In many cases, club members contact staff to cancel travel plans in the event of bad weather approaching. Club representatives will do their best to accommodate them elsewhere and this is where having a large diversified portfolio of properties comes in useful. Solstice Collection allowed members to carry unused days into 2018, and has made arrangements for access to a few other properties that are not in their usual portfolio.

An Atlanta-based investor in Equity Estates was planning a golf tournament in the Caribbean when the storms came through. He and his group relocated to a fund home in Park City, and had a phenomenal time. They are now planning to visit Park City every summer. “It was a blessing in disguise because we had such an incredible experience.” said Jon S the Equity Estates investor.

Having alternative properties and destinations is definitely a benefit of club membership. However, destination clubs are also very supportive of the local communities where their properties are based and are keen to encourage their members to visit those areas that have been hit. Waters mentions that they are encouraging members to travel to their property in Napa which was undamaged by the region’s devastating forest fires. “We want to support the local economy in its recovery,” she says. 
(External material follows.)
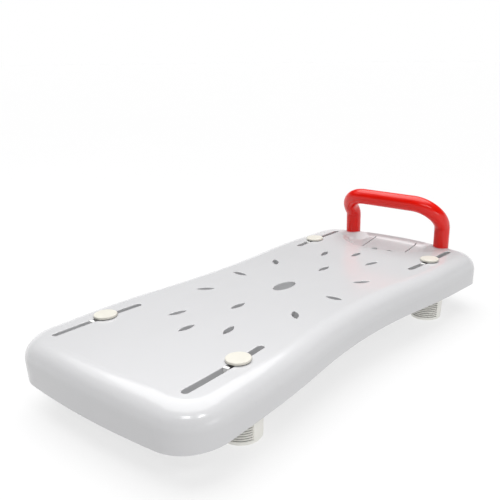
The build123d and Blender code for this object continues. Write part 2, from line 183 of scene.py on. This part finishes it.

At Equity Estates the management team received notes from investors asking what they could do to help the people who have been caring for them. Many local staff, such as the concierges and housekeepers in the Caribbean, suffered great loses, losing their cars, homes and more. Equity Estates set up a relief fund which allowed management and fund investors to directly help the people who’ve helped them over the years. Tens of thousands of dollars were raised and distributed.

As tempting as it can be to own a private holiday home, be it in a coastal resort, on a Caribbean island or in the California hills, a destination club can often provide all of the benefits without any of the headaches... or the financial risk.